▸ What the exercise asks
List all lines of the data containing the word "before".

▸ Source excerpt
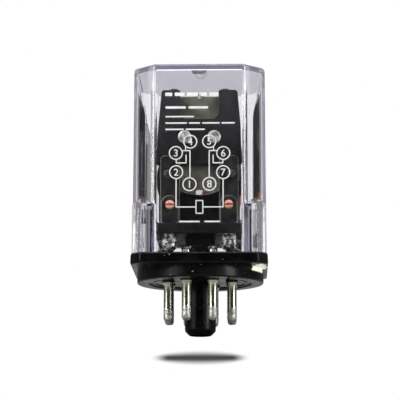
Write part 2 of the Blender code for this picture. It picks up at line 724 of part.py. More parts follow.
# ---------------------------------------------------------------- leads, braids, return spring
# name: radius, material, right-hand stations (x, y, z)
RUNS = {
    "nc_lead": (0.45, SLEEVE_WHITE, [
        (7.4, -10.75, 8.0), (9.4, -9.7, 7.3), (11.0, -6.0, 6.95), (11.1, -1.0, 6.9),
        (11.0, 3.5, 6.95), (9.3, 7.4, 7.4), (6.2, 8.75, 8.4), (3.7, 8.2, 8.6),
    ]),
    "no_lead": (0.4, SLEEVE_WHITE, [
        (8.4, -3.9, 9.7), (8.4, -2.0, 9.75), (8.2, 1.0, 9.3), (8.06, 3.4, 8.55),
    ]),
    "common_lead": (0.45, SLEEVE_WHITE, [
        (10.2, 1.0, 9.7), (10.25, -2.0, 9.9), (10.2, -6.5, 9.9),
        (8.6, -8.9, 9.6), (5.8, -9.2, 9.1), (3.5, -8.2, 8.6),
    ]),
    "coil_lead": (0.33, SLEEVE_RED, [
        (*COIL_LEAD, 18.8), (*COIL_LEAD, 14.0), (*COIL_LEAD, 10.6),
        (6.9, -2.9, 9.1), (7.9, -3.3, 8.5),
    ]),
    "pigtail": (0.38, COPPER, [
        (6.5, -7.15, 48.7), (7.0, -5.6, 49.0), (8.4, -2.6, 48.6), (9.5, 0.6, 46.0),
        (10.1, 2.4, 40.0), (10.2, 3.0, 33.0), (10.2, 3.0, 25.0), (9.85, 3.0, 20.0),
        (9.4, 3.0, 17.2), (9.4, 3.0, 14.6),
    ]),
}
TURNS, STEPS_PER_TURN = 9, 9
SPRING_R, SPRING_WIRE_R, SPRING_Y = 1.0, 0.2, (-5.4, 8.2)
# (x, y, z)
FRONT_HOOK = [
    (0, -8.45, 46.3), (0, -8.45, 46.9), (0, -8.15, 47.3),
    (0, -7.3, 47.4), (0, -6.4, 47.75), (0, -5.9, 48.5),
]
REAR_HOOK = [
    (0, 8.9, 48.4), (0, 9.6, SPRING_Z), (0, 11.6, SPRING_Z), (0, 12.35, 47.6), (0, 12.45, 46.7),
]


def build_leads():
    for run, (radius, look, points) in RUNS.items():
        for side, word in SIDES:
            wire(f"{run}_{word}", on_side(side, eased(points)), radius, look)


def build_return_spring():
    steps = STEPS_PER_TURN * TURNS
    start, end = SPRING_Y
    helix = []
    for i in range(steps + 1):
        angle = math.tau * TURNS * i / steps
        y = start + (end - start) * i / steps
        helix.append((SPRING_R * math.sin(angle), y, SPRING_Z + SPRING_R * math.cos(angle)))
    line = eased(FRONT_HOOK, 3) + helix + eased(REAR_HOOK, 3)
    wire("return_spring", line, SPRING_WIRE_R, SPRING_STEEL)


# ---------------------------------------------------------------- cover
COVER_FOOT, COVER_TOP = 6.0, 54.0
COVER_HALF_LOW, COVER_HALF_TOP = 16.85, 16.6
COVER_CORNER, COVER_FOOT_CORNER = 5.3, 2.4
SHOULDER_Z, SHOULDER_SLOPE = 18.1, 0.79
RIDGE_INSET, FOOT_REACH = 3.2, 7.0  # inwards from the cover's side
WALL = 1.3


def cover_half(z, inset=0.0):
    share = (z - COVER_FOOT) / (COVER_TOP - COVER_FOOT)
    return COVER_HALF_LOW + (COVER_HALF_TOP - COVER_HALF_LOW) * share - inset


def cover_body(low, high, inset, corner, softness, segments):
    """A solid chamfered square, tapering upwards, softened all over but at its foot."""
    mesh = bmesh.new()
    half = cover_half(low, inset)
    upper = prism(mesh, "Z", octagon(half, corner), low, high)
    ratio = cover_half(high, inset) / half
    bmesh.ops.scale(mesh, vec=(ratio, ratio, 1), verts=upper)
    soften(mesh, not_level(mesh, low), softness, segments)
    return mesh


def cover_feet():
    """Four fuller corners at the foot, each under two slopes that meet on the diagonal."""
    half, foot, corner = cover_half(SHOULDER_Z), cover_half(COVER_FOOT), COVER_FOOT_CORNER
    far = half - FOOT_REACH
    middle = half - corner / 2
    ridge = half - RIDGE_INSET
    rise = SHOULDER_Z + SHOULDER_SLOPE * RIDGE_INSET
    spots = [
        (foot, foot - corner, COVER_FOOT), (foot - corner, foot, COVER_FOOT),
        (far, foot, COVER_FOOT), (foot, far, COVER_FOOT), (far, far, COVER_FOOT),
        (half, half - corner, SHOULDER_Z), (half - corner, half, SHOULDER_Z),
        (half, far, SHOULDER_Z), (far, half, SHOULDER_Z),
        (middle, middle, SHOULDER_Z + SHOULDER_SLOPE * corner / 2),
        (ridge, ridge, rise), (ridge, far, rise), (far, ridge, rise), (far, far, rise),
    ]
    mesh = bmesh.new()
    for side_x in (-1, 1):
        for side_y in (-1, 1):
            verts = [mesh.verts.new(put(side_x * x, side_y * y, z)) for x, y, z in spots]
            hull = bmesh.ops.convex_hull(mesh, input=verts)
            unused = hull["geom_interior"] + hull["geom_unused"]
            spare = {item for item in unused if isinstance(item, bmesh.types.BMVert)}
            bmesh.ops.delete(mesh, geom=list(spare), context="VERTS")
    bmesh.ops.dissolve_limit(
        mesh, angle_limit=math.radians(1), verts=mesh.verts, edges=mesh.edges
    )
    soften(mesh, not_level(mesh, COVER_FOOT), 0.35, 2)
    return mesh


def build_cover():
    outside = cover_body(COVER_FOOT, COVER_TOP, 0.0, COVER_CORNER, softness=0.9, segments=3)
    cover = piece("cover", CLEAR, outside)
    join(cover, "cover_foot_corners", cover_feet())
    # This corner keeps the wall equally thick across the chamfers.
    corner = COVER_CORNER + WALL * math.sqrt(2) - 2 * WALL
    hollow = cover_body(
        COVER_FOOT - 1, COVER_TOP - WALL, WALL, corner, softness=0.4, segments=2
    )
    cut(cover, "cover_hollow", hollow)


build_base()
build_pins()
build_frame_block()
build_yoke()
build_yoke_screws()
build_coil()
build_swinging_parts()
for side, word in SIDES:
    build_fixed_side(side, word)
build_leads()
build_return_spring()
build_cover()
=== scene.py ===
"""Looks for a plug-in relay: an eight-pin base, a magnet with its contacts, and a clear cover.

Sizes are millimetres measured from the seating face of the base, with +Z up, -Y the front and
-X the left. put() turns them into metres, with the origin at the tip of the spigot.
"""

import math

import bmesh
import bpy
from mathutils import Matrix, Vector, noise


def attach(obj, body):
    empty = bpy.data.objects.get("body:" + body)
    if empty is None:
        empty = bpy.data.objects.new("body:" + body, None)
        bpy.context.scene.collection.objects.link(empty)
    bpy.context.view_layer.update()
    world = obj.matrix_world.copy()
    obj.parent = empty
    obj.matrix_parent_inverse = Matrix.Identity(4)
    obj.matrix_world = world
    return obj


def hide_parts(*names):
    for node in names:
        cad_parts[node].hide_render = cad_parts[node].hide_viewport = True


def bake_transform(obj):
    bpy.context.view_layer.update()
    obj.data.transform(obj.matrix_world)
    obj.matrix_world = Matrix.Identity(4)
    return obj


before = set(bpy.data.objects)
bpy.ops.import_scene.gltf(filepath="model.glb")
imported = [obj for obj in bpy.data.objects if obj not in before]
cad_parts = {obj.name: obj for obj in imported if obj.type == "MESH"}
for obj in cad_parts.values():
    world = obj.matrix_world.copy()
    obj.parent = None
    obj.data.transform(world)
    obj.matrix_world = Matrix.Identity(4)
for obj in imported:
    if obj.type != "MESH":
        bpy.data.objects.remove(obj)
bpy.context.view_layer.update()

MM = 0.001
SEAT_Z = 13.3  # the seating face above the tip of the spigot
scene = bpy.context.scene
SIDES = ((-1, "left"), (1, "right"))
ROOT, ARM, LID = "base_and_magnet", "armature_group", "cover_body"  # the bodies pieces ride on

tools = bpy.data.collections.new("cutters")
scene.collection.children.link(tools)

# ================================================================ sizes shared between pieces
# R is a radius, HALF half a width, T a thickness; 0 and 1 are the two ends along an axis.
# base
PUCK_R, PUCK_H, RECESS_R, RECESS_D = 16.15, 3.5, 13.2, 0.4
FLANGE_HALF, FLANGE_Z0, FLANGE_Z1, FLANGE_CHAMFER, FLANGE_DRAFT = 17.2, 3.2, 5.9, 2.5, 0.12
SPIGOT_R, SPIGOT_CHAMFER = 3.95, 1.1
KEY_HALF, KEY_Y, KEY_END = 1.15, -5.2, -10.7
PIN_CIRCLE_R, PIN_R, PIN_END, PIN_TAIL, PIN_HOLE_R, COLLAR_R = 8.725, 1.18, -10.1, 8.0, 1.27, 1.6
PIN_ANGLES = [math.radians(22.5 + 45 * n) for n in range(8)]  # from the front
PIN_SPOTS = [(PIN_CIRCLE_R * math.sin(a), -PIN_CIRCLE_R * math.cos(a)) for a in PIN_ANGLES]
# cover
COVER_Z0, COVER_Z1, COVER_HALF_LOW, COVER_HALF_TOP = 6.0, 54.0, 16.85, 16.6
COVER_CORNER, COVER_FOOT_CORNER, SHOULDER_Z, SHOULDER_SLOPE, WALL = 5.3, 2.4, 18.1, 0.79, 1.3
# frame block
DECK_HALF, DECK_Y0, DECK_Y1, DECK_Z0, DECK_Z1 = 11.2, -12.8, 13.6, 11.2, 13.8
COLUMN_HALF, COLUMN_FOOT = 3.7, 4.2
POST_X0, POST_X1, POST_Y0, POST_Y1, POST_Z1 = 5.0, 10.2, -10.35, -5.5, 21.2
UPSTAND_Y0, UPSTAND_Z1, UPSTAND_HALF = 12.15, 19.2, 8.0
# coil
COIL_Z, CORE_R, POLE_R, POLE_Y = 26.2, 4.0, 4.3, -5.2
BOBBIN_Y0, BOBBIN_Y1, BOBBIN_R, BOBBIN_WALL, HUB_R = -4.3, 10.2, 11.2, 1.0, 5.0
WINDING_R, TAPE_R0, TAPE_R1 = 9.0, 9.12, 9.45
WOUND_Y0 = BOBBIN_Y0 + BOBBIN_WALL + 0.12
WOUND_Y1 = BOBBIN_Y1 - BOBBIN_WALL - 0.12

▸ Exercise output
before = set(bpy.data.objects)
imported = [obj for obj in bpy.data.objects if obj not in before]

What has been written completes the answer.